Your objective: Would you restate all the data that follows, word for word?

Listed entries:
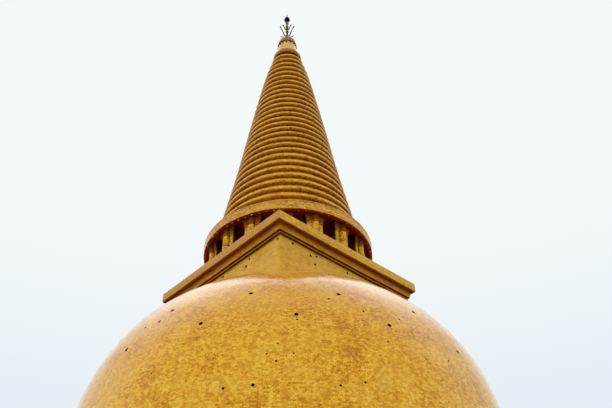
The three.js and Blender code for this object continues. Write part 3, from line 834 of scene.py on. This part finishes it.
colonnade = {
    "stepRadius": 11.45, "stepFoot": 58.41, "stepTop": 59.0, "coreRadius": 7.8, "soffit": 63.3,
    "circle": 10.8, "shaft": 0.42, "swell": 0.02, "plinth": 0.5, "base": 0.52, "baseFoot": 60.15,
    "baseTop": 60.75, "capitalFoot": 61.8, "capitalTop": 62.93, "capital": 0.48, "capitalRings": 4,
    "torus": 0.1, "upperTorus": 0.07, "ringReach": 0.11, "ringGap": 0.04, "joint": 0.02, "shaftSteps": 6,
    "columns": 16, "pierInner": 10.05, "pierOuter": 10.62, "pierWidth": 2.2, "pierStep": 0.06,
    "flare": 0.06, "flareLip": 0.03, "stepEdge": 0.05, "sides": 28, "stepSides": 128, "coreSides": 96,
    "sheetWidth": 0.3, "shaftGap": 0.03, "soffitGap": 0.1, "pierEdge": 0.03,
}


def columnMesh():
    c = colonnade
    joint, gap = c["joint"], c["ringGap"]
    shaft = [(c["plinth"], c["stepTop"]), (c["plinth"], c["baseFoot"] - 2 * joint),
             (c["plinth"] - 2 * joint, c["baseFoot"] - joint)]
    middle = (c["baseFoot"] + c["baseTop"]) / 2
    shaft += halfRound(c["base"], c["torus"], c["baseFoot"] + joint, middle - joint, 6)
    upper = c["base"] - c["torus"] + c["upperTorus"]
    shaft += halfRound(upper, c["upperTorus"], middle + joint, c["baseTop"] - joint, 6)
    rise = c["capitalFoot"] - c["baseTop"]
    for i in range(c["shaftSteps"] + 1):
        share = i / c["shaftSteps"]
        height = c["baseTop"] + c["shaftGap"] + (rise - 2 * c["shaftGap"]) * share
        shaft.append((c["shaft"] + c["swell"] * math.sin(math.pi * share), height))
    pitch = (c["capitalTop"] - c["capitalFoot"]) / c["capitalRings"]
    for i in range(c["capitalRings"]):
        bottom = c["capitalFoot"] + i * pitch
        shaft += halfRound(c["capital"], c["ringReach"], bottom + gap, bottom + pitch - gap, 6)
    shaft += [(c["capital"], c["soffit"] - c["soffitGap"]), (c["capital"], c["soffit"])]
    roundShaft = lathed(shaft, c["sides"], c["sheetWidth"])
    roundShaft.transform(Matrix.Translation((c["circle"] * realMetre, 0, 0)))
    middle = (c["pierInner"] + c["pierOuter"]) / 2
    halfDeep = (c["pierOuter"] - c["pierInner"]) / 2
    outline = [(0.0, c["stepTop"]), (0.0, c["capitalFoot"])]
    for i in range(c["capitalRings"]):
        bottom = c["capitalFoot"] + i * pitch
        lip = c["flareLip"]
        out = c["flare"] * i + lip
        outline += [(out, bottom + 0.05), (out + lip, bottom + pitch / 2), (out, bottom + pitch - gap)]
    outline.append((c["flare"] * (c["capitalRings"] + 1), c["soffit"]))
    outline = softened(outline, 0.025, 2)
    halfWide = c["pierWidth"] / 2
    step = c["pierStep"]
    wide = boxed(outline, halfDeep - step / 2, halfWide, (middle - step / 2, 0), c["pierEdge"], perSide=1)
    deep = boxed(outline, halfDeep, halfWide - step, (middle, 0), c["pierEdge"], perSide=1)
    return joined(roundShaft, wide, deep)


def makeColonnade():
    c = colonnade
    radius, edge = c["stepRadius"], c["stepEdge"]
    step = [(radius - edge, c["stepFoot"]), (radius, c["stepFoot"] + edge),
            (radius, c["stepTop"] - edge), (radius - 0.08, c["stepTop"])]
    mesh = lathed(step, c["stepSides"], soft=0.04)
    dress("colonnade_step", mesh, throneFinish, "gold_tile_throne")
    # the core is near black render: painted shade deep inside the colonnade
    core = lathed([(c["coreRadius"], c["stepTop"]), (c["coreRadius"], c["soffit"])], c["coreSides"])
    dress("colonnade_core", core, paintedShadeRender, "shaded_render")
    values = {"Copies": c["columns"], "First Turn": 0.0, "Finish": columnFinish}
    mesh = grown("columns", columnMesh(), copiesTree, values)
    names = [f"column_{i + 1:02d}" for i in range(c["columns"])]
    seat(makePiece("columns_dressed", mesh, [columnFinish]), "gold_tile_column", *names)
    print("colonnade made")


# Cornice over the colonnade, with small bells hung under its rim

cornice = {
    "outline": [(0.02, 63.3), (11.22, 63.3), (11.3, 62.98), (11.36, 62.92), (11.74, 62.92), (11.8, 62.97),
                (11.82, 63.1), (11.8, 63.7), (11.78, 64.1), (11.82, 64.26), (11.82, 64.36), (11.74, 64.42),
                (10.9, 64.75), (10.2, 65.5), (9.6, 65.7)],
    "bells": 72, "bellCircle": 11.7, "bellTop": 62.96, "bellSize": 0.18,
    "swing": 0.25, "turn": 1.6, "spread": 0.5,
}


def hungBell(size):
    # a small bell on a hook, its top at the origin
    outline = [(0.02, -0.9), (0.075, -0.88), (0.08, -0.84), (0.02, -0.8), (0.02, -0.62), (0.15, -0.62),
               (0.17, -0.58), (0.13, -0.45), (0.11, -0.3), (0.06, -0.2), (0.025, -0.18), (0.025, 0.0)]
    outline = [(radius * size, height * size) for radius, height in outline]
    return lathed(outline, sides=10, sheetWidth=0.3, soft=0.02, softSteps=2)


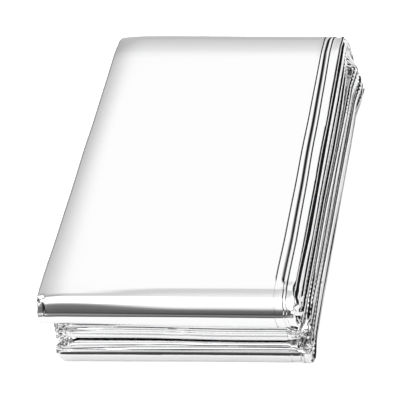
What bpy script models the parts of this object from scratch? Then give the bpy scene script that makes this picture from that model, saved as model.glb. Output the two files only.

Answer:
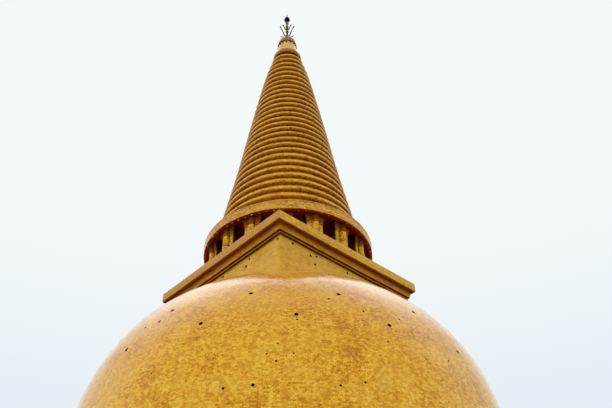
The three.js and Blender code for this object continues. Write part 3, from line 834 of scene.py on. This part finishes it.
colonnade = {
    "stepRadius": 11.45, "stepFoot": 58.41, "stepTop": 59.0, "coreRadius": 7.8, "soffit": 63.3,
    "circle": 10.8, "shaft": 0.42, "swell": 0.02, "plinth": 0.5, "base": 0.52, "baseFoot": 60.15,
    "baseTop": 60.75, "capitalFoot": 61.8, "capitalTop": 62.93, "capital": 0.48, "capitalRings": 4,
    "torus": 0.1, "upperTorus": 0.07, "ringReach": 0.11, "ringGap": 0.04, "joint": 0.02, "shaftSteps": 6,
    "columns": 16, "pierInner": 10.05, "pierOuter": 10.62, "pierWidth": 2.2, "pierStep": 0.06,
    "flare": 0.06, "flareLip": 0.03, "stepEdge": 0.05, "sides": 28, "stepSides": 128, "coreSides": 96,
    "sheetWidth": 0.3, "shaftGap": 0.03, "soffitGap": 0.1, "pierEdge": 0.03,
}


def columnMesh():
    c = colonnade
    joint, gap = c["joint"], c["ringGap"]
    shaft = [(c["plinth"], c["stepTop"]), (c["plinth"], c["baseFoot"] - 2 * joint),
             (c["plinth"] - 2 * joint, c["baseFoot"] - joint)]
    middle = (c["baseFoot"] + c["baseTop"]) / 2
    shaft += halfRound(c["base"], c["torus"], c["baseFoot"] + joint, middle - joint, 6)
    upper = c["base"] - c["torus"] + c["upperTorus"]
    shaft += halfRound(upper, c["upperTorus"], middle + joint, c["baseTop"] - joint, 6)
    rise = c["capitalFoot"] - c["baseTop"]
    for i in range(c["shaftSteps"] + 1):
        share = i / c["shaftSteps"]
        height = c["baseTop"] + c["shaftGap"] + (rise - 2 * c["shaftGap"]) * share
        shaft.append((c["shaft"] + c["swell"] * math.sin(math.pi * share), height))
    pitch = (c["capitalTop"] - c["capitalFoot"]) / c["capitalRings"]
    for i in range(c["capitalRings"]):
        bottom = c["capitalFoot"] + i * pitch
        shaft += halfRound(c["capital"], c["ringReach"], bottom + gap, bottom + pitch - gap, 6)
    shaft += [(c["capital"], c["soffit"] - c["soffitGap"]), (c["capital"], c["soffit"])]
    roundShaft = lathed(shaft, c["sides"], c["sheetWidth"])
    roundShaft.transform(Matrix.Translation((c["circle"] * realMetre, 0, 0)))
    middle = (c["pierInner"] + c["pierOuter"]) / 2
    halfDeep = (c["pierOuter"] - c["pierInner"]) / 2
    outline = [(0.0, c["stepTop"]), (0.0, c["capitalFoot"])]
    for i in range(c["capitalRings"]):
        bottom = c["capitalFoot"] + i * pitch
        lip = c["flareLip"]
        out = c["flare"] * i + lip
        outline += [(out, bottom + 0.05), (out + lip, bottom + pitch / 2), (out, bottom + pitch - gap)]
    outline.append((c["flare"] * (c["capitalRings"] + 1), c["soffit"]))
    outline = softened(outline, 0.025, 2)
    halfWide = c["pierWidth"] / 2
    step = c["pierStep"]
    wide = boxed(outline, halfDeep - step / 2, halfWide, (middle - step / 2, 0), c["pierEdge"], perSide=1)
    deep = boxed(outline, halfDeep, halfWide - step, (middle, 0), c["pierEdge"], perSide=1)
    return joined(roundShaft, wide, deep)


def makeColonnade():
    c = colonnade
    radius, edge = c["stepRadius"], c["stepEdge"]
    step = [(radius - edge, c["stepFoot"]), (radius, c["stepFoot"] + edge),
            (radius, c["stepTop"] - edge), (radius - 0.08, c["stepTop"])]
    mesh = lathed(step, c["stepSides"], soft=0.04)
    dress("colonnade_step", mesh, throneFinish, "gold_tile_throne")
    # the core is near black render: painted shade deep inside the colonnade
    core = lathed([(c["coreRadius"], c["stepTop"]), (c["coreRadius"], c["soffit"])], c["coreSides"])
    dress("colonnade_core", core, paintedShadeRender, "shaded_render")
    values = {"Copies": c["columns"], "First Turn": 0.0, "Finish": columnFinish}
    mesh = grown("columns", columnMesh(), copiesTree, values)
    names = [f"column_{i + 1:02d}" for i in range(c["columns"])]
    seat(makePiece("columns_dressed", mesh, [columnFinish]), "gold_tile_column", *names)
    print("colonnade made")


# Cornice over the colonnade, with small bells hung under its rim

cornice = {
    "outline": [(0.02, 63.3), (11.22, 63.3), (11.3, 62.98), (11.36, 62.92), (11.74, 62.92), (11.8, 62.97),
                (11.82, 63.1), (11.8, 63.7), (11.78, 64.1), (11.82, 64.26), (11.82, 64.36), (11.74, 64.42),
                (10.9, 64.75), (10.2, 65.5), (9.6, 65.7)],
    "bells": 72, "bellCircle": 11.7, "bellTop": 62.96, "bellSize": 0.18,
    "swing": 0.25, "turn": 1.6, "spread": 0.5,
}


def hungBell(size):
    # a small bell on a hook, its top at the origin
    outline = [(0.02, -0.9), (0.075, -0.88), (0.08, -0.84), (0.02, -0.8), (0.02, -0.62), (0.15, -0.62),
               (0.17, -0.58), (0.13, -0.45), (0.11, -0.3), (0.06, -0.2), (0.025, -0.18), (0.025, 0.0)]
    outline = [(radius * size, height * size) for radius, height in outline]
    return lathed(outline, sides=10, sheetWidth=0.3, soft=0.02, softSteps=2)


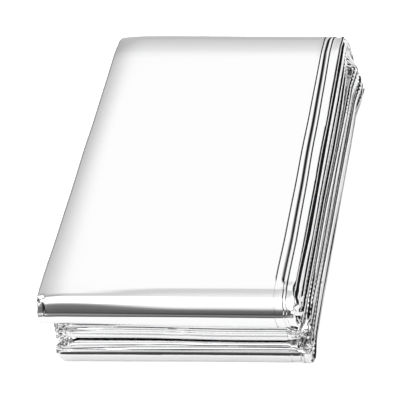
What bpy script models the parts of this object from scratch? Then give the bpy scene script that makes this picture from that model, saved as model.glb. Output the two files only.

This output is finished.